Rezension

Solider Thriller mit coolem Thema

Der Mädchensammler (Nur bei uns!) -

Der Mädchensammler (Nur bei uns!)
von Guido Krain

Bewertet mit 3 Sternen

Unter Nekrophilie, nicht zu verwechseln mit der Nekrophobie (der pathologischen Angst vor Toten oder toten Dingen), versteht man den auf Leichen ausgerichteten Sexualtrieb. Nekrophile Handlungen an menschlichen Leichen werden (gemäß § 168 StGB) als Störung der Totenruhe (Leichenschändung) bestraft. Warum ich das vorab erwähne? Um zu verdeutlichen, dass das kein Ponyhof-Thema ist, sondern eines, das äußerste Sensibilität und viel Feingefühl erwartet, wenn man darüber spricht bzw. schreibt. Und wie es beinahe typisch ist für die Faszination des Bösen, geht dieses schwierige Thema einher mit dem Interesse an der menschlichen Psyche. Wie wird man eigentlich nekrophil? Kann man dieses Verlangen nach menschlichen Leichen einfach so ablegen? Und wie erkennt man jemanden, der dazugehört?

All diese Fragen schossen mir bereits beim Lesen der Beschreibung durch den Kopf. Also ehe ich mit dem Buch überhaupt anfing. Entsprechend hoch war meine Erwartungshaltung an die Story, but...

Sagen wir so: Das Potenzial war reichlich vorhanden.
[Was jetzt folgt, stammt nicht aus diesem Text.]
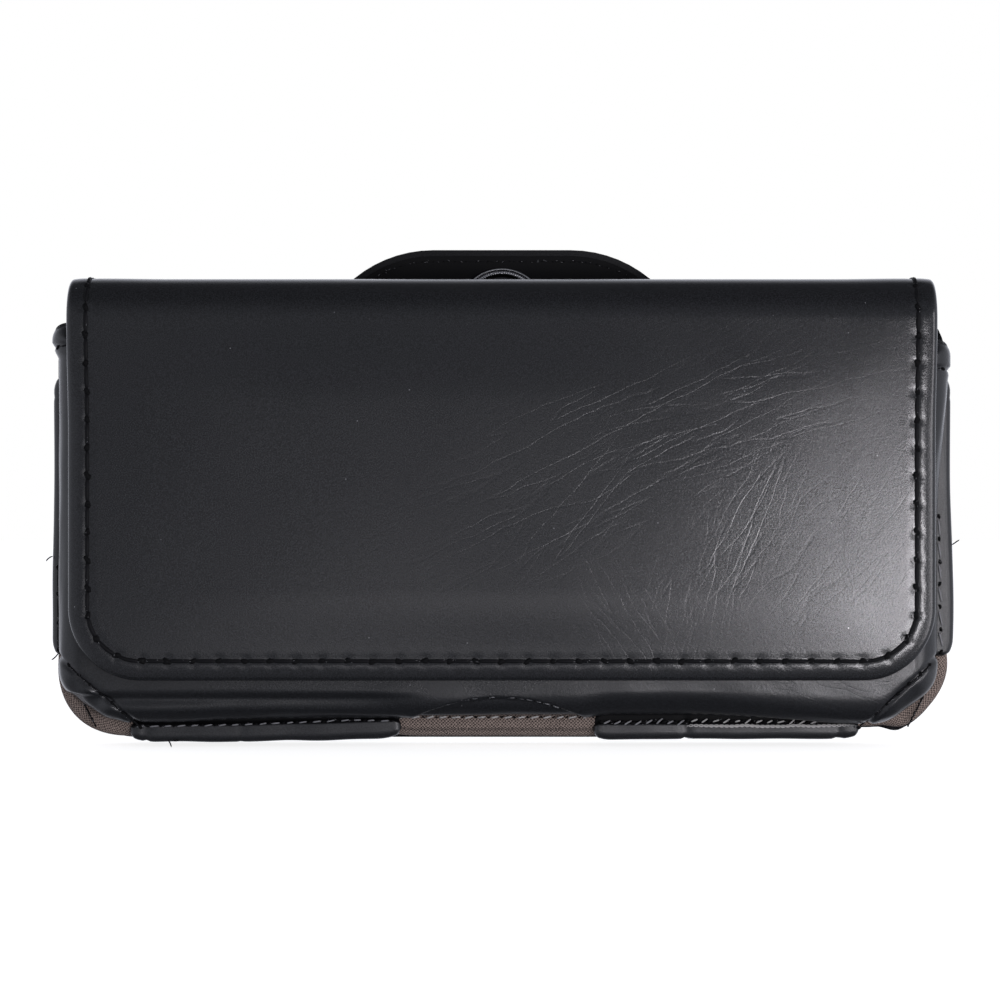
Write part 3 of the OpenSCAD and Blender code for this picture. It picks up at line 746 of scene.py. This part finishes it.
def build_gusset():
    """The cloth channel: a flange behind the front's edge, a full round edge and the wall."""
    half, low, top = GUSSET[1][0], GUSSET[0][2], GUSSET[1][2]
    corners = [(-half, top), (-half, low), (half, low), (half, top)]
    points, normals = outline(corners, [0.01, GUSSET_R, GUSSET_R, 0.01], 0.8)
    ends = [np.argmin(np.hypot(points[:, 0] - end, points[:, 1] - top + 0.5)) for end in (-half, half)]
    keep = slice(ends[0], ends[1] + 1)
    points, normals = points[keep], normals[keep]
    x, z = points.T
    far = np.abs(x)
    length = run_length(points)
    corner = np.exp(-((far - half + 6) / 7) ** 2 - ((z - 7) / 8) ** 2)
    wall_back = BACK_FACE + 1.0
    profile = [(9.5, LIP - 0.3), (6.0, LIP - 0.1), (4.0, LIP), (2.6, LIP), (1.5, LIP - 0.1), (0.8, LIP - 0.4),
               (0.25, LIP - 1.0), (0.0, LIP - 1.8)]
    profile += [(0.0, d) for d in np.linspace(LIP - 3, wall_back + 1, 7)] + [(0.3, wall_back)]
    rings, uvs = [], []
    run, last = 0, (None, None)
    side = smooth((z - 18) / 8)
    sag = -0.35 * smooth((22 - far) / 6) * smooth((4 - z) / 2)
    swell = 1.3 * peak(np.hypot(x + 82, z - 6) / 9) + 0.7 * peak(np.hypot(x - 87, z - 14) / 6)
    tuck = 0.5 * peak((far - half + 6.5) / 1.3) * smooth((12 - z) / 4)
    for k, (inset, depth) in enumerate(profile):
        bulge = 0.35 * waves(length, np.full_like(length, depth), (34, 15), 8) * smooth((6 - inset) / 4)
        reach = np.where(inset > 2, inset * (0.55 - 0.25 * side + 0.45 * corner), inset)
        under = 1.8 * smooth((far - 21) / 1.5) * smooth((71 - far) / 2) * (z < 10)
        under = under * smooth((inset - 0.8) / 0.8)
        p = points + normals * (reach + 0.15 * bulge + 1.1 * side + sag + corner_dent(x, z) - swell)[:, None]
        rings.append(place(p[:, 0], depth + 0.5 * bulge - (under + tuck) * smooth(inset / 1.5), p[:, 1]))
        if k:
            run = run + np.hypot(reach - last[0], depth - last[1])
        last = (reach, depth)
        uvs.append(np.stack([length, run + 0 * length], axis=-1))
    faces = grid_faces(len(rings), len(points), flip=True)
    obj = mesh_object("gusset_cloth", np.concatenate(rings), faces, np.concatenate(uvs), [CLOTH])
    solid = obj.modifiers.new("thickness", "SOLIDIFY")
    solid.thickness = 0.8 * MM
    solid.offset = -1
    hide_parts("gusset")
    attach(obj, "pouch")


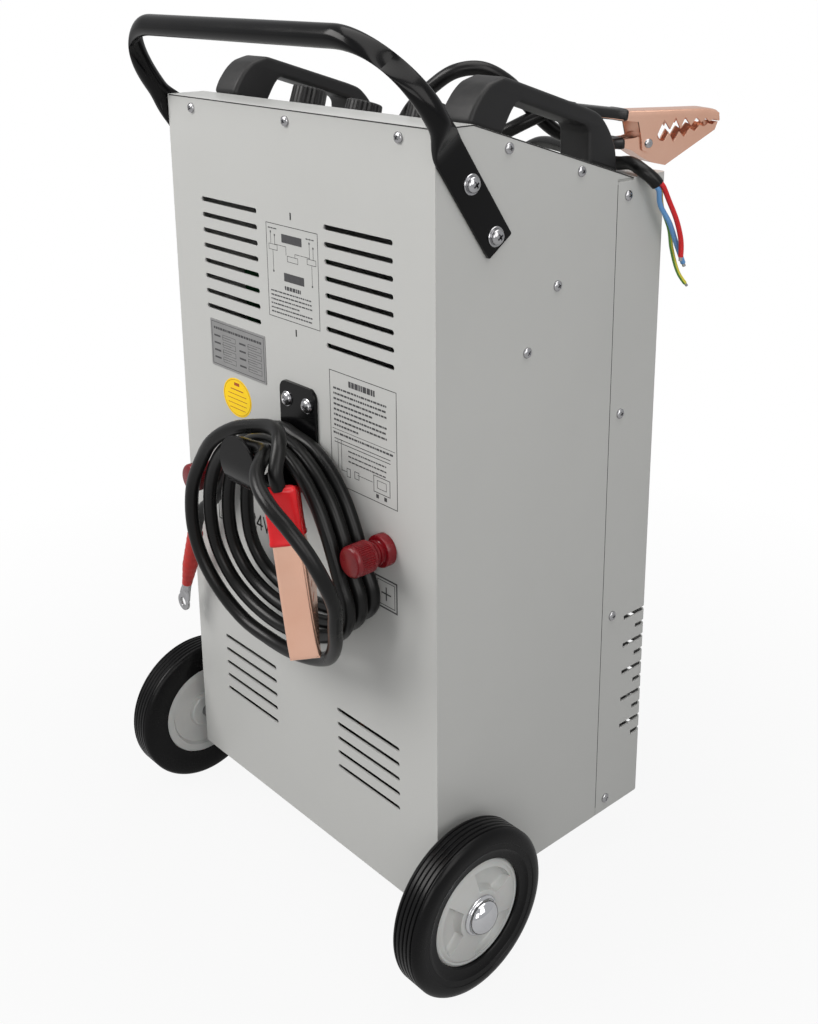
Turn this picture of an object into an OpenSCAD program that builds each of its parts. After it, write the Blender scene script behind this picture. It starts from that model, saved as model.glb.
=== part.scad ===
// Wheeled battery charger: steel cabinet on two wheels with leads, clamps and a mains cord.
// Millimetres. Cabinet coordinates: back panel at y = 0, front towards -y, cabinet floor at z = 0.

/* [Cabinet] */
// Width over the side panels
cabinet_w = 320; // [290:5:360]
// Depth from the front panel to the back panel
cabinet_d = 240; // [235:1:260]
// Height of the cabinet without its wheels
cabinet_h = 600; // [590:1:630]
// Thickness of the sheet steel
sheet = 1.5; // [1:0.1:2]
// Gap between neighbouring panels
panel_gap = 0.4; // [0.3:0.1:0.8]
// Depth of the flat strip along the top rear edge
strip_d = 34; // [30:1:38]
// Slope of the control panel in degrees
slope_deg = 17.7; // [16:0.1:19]
// Depth of the level ledge at the top front
ledge_d = 40; // [36:1:44]
// Width of the front cover's wrapped side strips
side_strip = 57.8; // [50:0.2:62]
// Radius of the front cover's upright corners
corner_r = 5; // [3:0.5:8]
// Height of the folded flanges inside the cabinet
flange_h = 14; // [10:1:16]

/* [Louvres] */
// Length of a back louvre slot
slot_l = 76; // [60:1:84]
// Height of every slot
slot_h = 4; // [3:0.5:5]
// Distance of the back slots from the middle of the cabinet
slot_x = 79.5; // [76:0.5:84]
// Number of slots in each upper group
upper_slots = 8; // [5:1:8]
// Pitch of the upper slots
upper_pitch = 12.6; // [11:0.1:13]
// Height of the highest upper slot
upper_z = 520; // [500:1:530]
// Number of slots in each lower group
lower_slots = 5; // [3:1:5]
// Pitch of the lower slots
lower_pitch = 13; // [11:0.1:14]
// Height of the highest lower slot
lower_z = 127.5; // [120:0.5:140]
// Number of long corner slots on each side
corner_slots = 5; // [3:1:5]
// Pitch of the long corner slots
corner_pitch = 25.7; // [24:0.1:27]
// Height of the highest corner slot
corner_z = 177.7; // [170:0.1:190]
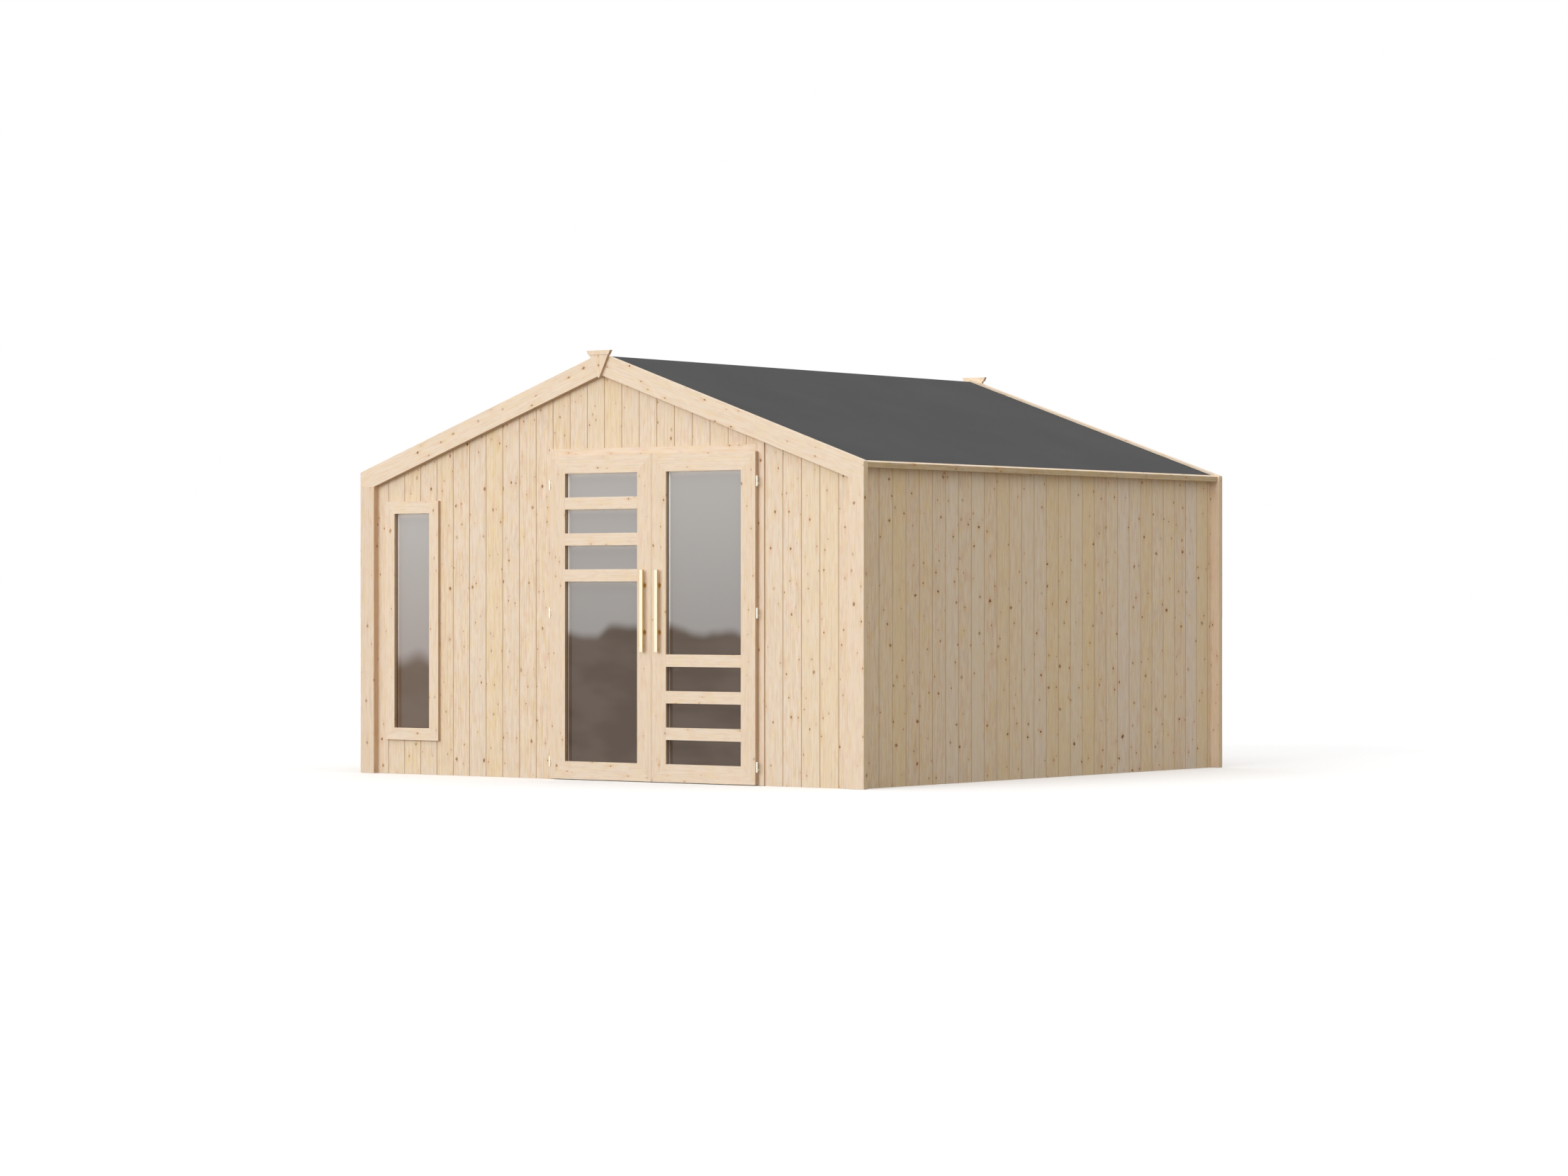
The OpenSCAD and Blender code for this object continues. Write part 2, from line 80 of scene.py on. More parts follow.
camera = bpy.data.objects.new("camera", bpy.data.cameras.new("camera"))
bpy.context.scene.collection.objects.link(camera)
camera.location = CAMERA_PLACE
camera.rotation_euler = (LEVEL, 0, TURN)
camera.data.lens = LENS
camera.data.sensor_width = SENSOR
camera.data.shift_y = SHIFT_UP
camera.data.clip_end = FARTHEST_SEEN
bpy.context.scene.camera = camera
print("camera", [round(v, 3) for v in camera.location], "lens", camera.data.lens)

# %% [markdown]
# Small helpers come first. `on_its_own` leaves one object selected and active, because Blender's
# operators act on whatever is selected. `sheet_of` copies a node of the model into a new object and
# merges its corners, so that it can be cut and softened while the model itself stays untouched.
# `stands_for` then puts the copy in the node's place: it rides the same body, and the node is hidden.
# `dress` gives a piece one finish all over.

# %% Helpers for picking up and copying pieces
SAME_POINT = 0.00002     # corners nearer than this, in metres, are one corner
SAME_PLANE = 0.002       # faces that turn by less than this, in radians, are one face


def on_its_own(piece):
    bpy.ops.object.select_all(action="DESELECT")
    piece.select_set(True)
    bpy.context.view_layer.objects.active = piece


def sheet_of(node_name, piece_name):
    piece = bpy.data.objects.new(piece_name, nodes[node_name].data.copy())
    bpy.context.scene.collection.objects.link(piece)
    on_its_own(piece)
    bpy.ops.object.mode_set(mode="EDIT")
    bpy.ops.mesh.select_all(action="SELECT")
    bpy.ops.mesh.remove_doubles(threshold=SAME_POINT)
    bpy.ops.mesh.normals_make_consistent(inside=False)
    bpy.ops.mesh.dissolve_limited(angle_limit=SAME_PLANE)
    bpy.ops.object.mode_set(mode="OBJECT")
    return piece


def stands_for(piece, node_name):
    body = nodes[node_name]["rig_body"]
    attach(piece, body)
    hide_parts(node_name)
    print(piece.name, "stands for", node_name, "with", len(piece.data.polygons), "faces")


def dress(piece, finish):
    piece.data.materials.clear()
    piece.data.materials.append(finish)
    for face in piece.data.polygons:
        face.material_index = 0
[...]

Allein dass unsere Protagonistin eine Geisterjägerin ist und auf einer Burg lebt, war mal etwas anderes. Was Philine jedoch miterlebt, war ziemlich hanebüchen. Irgendwie wird sie häufig überfallen und liegt dann irgendwo herum. Die Pechmarie 2022, könnte man meinen. Keine Ahnung, was der Autor damit vermitteln wollte.

Außerdem waren einige Szenen für mich völlig unlogisch. Zum Beispiel telefoniert Philine in der einen Sekunde mit jemandem, in der nächsten sitzt sie mit dieser Person im Auto. Frauen sind ja generell in vielen Dingen schneller, aber wow, das grenzt an Schallgeschwindigkeit.

Der Fall an sich war spannend. Ein Nekrophilen-Ring, für den Jungfrauen getötet und als Puppen aufbewahrt werden. Hier und da hätte man mehr in die Tiefe gehen und vielleicht auf die Gedanken der Täter eingehen könnten. Insbesondere solche Plots leben vom Abtauchen in die Abgründe der menschlichen Seele.

Leider ging auch das Setting unter. Ich hatte mir Beschreibungen der Örtlichkeiten gewünscht, vor allem weil ich mich privat für Burgen interessiere. Oder allgemein mehr vom Drumherum, der Kulisse. Aber das blieb auf der Strecke.

Nach einem größeren Kuddelmuddel wurde mir dann ein/e Täter/in serviert, mit der/dem ich gerechnet hatte. Das ist jetzt nicht weiter wild, weil es für mich mehr um die Umsetzung geht. Die ist dem Autor im Abspann gut gelungen.

Ich kann das Buch nicht so recht einschätzen, ehrlich gesagt. Es lässt mich trotz aller Kritikpunkte doch neugierig genug zurück, um einen weiteren Teil lesen zu wollen. Aber so richtig empfehlen kann ich diesen Thriller auch nicht. Vielleicht schaut ihr einfach selbst mal rein.